Ryan’s response was probing and raised some good questions about whether there is evidence for a God who loves and cares. I want to conclude this exchange by thanking Ryan and by offering some brief answers to his worries. These answers are, of course, incomplete and opportunities for further exploration.
One of Ryan’s evidential worries is the “silence of God in the face of our earnest appeals…” This is known as the problem of divine hiddenness. Among philosophers in my own tradition of Christianity one answer to this is that the question is an anthropocentric (i.e. human-centered) projection of unreasonable demands upon God. God’s reasons for not always revealing Himself might in fact be much better than we could possibly imagine. Other theistic philosophers have argued that the reason God does not always reveal Himself is in order to cultivate our spiritual characters (i.e. soul-making), by teaching us to walk in faith.
Another of Ryan’s evidential worries is the “inaction of God in the face of evil and suffering.” This is known as the problem of evil. One of the most convincing responses that I have encountered for why God seems to be inactive in the face of evil and suffering is that He has decided that a universe in which beings have the power of free will is, on balance, superior to a universe in which they do not. If God had made us as unchoosing robots, then we would in a certain sense have been valuable as beings. But our intellectual and spiritual capacities, and our capacity also to flourish as the members of God’s created order are dramatically enhanced by the fact that God stands back and lets us make our own free choices – about God, about our earthly lives, and about our eternal futures. This answer may not seem sometimes to be emotionally comforting when we are in the throes of agony, but it undoubtedly is reasonable as an account for why God might appear now to be inactive even as He is in the final scheme of things ensuring an eternal justice.

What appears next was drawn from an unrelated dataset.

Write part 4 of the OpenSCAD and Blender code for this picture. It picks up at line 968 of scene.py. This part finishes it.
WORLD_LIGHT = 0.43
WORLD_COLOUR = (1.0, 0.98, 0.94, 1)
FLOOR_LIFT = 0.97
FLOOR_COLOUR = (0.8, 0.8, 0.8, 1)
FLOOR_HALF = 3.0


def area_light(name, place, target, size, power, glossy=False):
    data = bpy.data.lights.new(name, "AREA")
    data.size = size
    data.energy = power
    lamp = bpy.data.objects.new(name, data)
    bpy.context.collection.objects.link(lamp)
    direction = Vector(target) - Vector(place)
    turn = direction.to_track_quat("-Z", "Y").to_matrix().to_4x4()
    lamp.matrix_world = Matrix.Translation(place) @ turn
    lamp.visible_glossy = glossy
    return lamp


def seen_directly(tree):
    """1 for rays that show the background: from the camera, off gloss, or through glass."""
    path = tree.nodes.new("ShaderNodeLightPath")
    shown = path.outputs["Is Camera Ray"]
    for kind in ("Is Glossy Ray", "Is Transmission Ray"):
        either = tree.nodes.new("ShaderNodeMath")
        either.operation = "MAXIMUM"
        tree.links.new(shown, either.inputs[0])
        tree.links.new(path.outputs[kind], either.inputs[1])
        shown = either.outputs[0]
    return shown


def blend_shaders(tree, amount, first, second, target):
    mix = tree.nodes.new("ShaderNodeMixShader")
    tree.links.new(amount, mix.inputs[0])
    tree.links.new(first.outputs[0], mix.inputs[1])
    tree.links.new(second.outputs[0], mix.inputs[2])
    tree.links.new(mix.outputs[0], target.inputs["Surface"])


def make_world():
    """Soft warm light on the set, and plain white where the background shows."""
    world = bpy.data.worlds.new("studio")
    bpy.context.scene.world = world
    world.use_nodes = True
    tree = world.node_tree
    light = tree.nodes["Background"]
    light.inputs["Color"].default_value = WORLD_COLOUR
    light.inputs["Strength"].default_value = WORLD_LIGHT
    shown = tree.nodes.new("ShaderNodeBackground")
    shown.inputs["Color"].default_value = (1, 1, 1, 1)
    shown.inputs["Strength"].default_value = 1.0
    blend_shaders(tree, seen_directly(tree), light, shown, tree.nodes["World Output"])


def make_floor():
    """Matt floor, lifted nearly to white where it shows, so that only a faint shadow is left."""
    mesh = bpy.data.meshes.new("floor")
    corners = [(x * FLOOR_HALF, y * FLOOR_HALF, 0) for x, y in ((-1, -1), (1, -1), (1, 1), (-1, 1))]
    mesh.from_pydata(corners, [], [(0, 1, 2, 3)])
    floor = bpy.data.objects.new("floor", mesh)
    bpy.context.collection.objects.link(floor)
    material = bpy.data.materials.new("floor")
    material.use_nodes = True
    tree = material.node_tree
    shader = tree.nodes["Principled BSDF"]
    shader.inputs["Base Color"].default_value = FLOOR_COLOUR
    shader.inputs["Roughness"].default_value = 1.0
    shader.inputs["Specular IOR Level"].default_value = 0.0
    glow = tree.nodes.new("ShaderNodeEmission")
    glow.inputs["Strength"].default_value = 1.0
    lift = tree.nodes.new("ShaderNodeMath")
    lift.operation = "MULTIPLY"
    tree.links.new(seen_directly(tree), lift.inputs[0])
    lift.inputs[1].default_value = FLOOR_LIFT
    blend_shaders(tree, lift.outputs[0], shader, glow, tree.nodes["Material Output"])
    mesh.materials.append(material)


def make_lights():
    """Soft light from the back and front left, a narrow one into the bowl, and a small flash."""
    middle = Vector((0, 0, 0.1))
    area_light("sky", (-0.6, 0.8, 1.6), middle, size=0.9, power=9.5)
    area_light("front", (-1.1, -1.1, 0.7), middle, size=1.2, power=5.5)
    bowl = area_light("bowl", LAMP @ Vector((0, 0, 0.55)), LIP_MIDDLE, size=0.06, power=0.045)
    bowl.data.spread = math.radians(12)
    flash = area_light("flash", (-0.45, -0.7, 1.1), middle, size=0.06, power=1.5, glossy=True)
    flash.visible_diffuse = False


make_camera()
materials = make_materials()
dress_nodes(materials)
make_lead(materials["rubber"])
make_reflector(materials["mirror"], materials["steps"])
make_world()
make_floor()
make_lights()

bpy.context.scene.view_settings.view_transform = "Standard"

A third of Ryan’s worries – although not an evidential one – is captured in the question “who created God?” For Thomas Aquinas, one of the great Christian philosophers, God needs no creator because He is an uncaused cause – a self-generating cause that has existed for all time (because God is outside of time) and that will continue always to exist. If we follow Aquinas’s answer here then Ryan’s worry is no more difficult to answer than the typical problem that the atheist has in accounting for how the universe could have always existed.
Finally, in my tradition there are in fact at least four ways in which we can know things about God. One way in which we know things about God is through the Christian Scriptures. For Christians there is also a theological tradition – based on the Scriptures and informed by the work of the Holy Spirit – that has systematized this understanding of God in coherent ways. Again, for Christians there is the interpersonal information that God reveals about Himself in relationships with humans. And fourth, Christians believe that God reveals Himself through the created order. So by no means are we without resources when it comes to knowing God and things about God. In fact upon inspection there are numerous things we can know about God – His intelligence, His love, and His desire to see us succeed (as evidenced by our continued existence). In my view this gives us an opportunity to be eternally grateful to God – for revealing Himself in these numerous sources, and thus for laying a foundation for us to lead lives of flourishing and obedience to Him.